The United States is also capable of sins of omission, such as doing nothing as the Rwandan genocide unfolded under President Bill Clinton. Obama also did little to stop Assad from waging a total war against many of his own people.
Any American president who makes the decision to intervene or not to intervene overseas is usually making this decision with a limited menu of unappealing options that all will likely have unintended second- and third-order effects.
The shock
We all know how Rhodes' book is going to end: Americans will elect a president quite different from Obama who seems determined to roll back everything Obama had done in office. As Rhodes writes plaintively, "After all the work we'd done it was going to end like this."

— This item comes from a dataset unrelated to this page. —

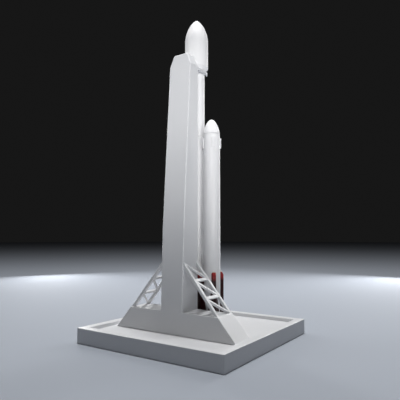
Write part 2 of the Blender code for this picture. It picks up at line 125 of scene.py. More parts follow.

In Greg Barker's film, "The Final Year," which documents Obama's foreign policy team in 2016, one of the last sequences in the film shows Rhodes early in the morning of Trump's victory. Rhodes, the professional wordsmith and hyperarticulate speaker, tries to find the words to describe what he feels as he absorbs the full implications of what Trump's victory means. Rhodes opens and closes his mouth several times, but he never finds the words to describe his shock. (Disclosure: I have worked on films with Barker and have spoken to Rhodes when he was in the White House.)
To understand the exact dimensions of how Obama absorbed the same shock, we will have to wait for his own forthcoming memoir. But for now, we have the next best thing, which is Rhodes' gripping account of his decade working with Obama as he evolved from Obama's amanuensis to his confidante and a key national security adviser.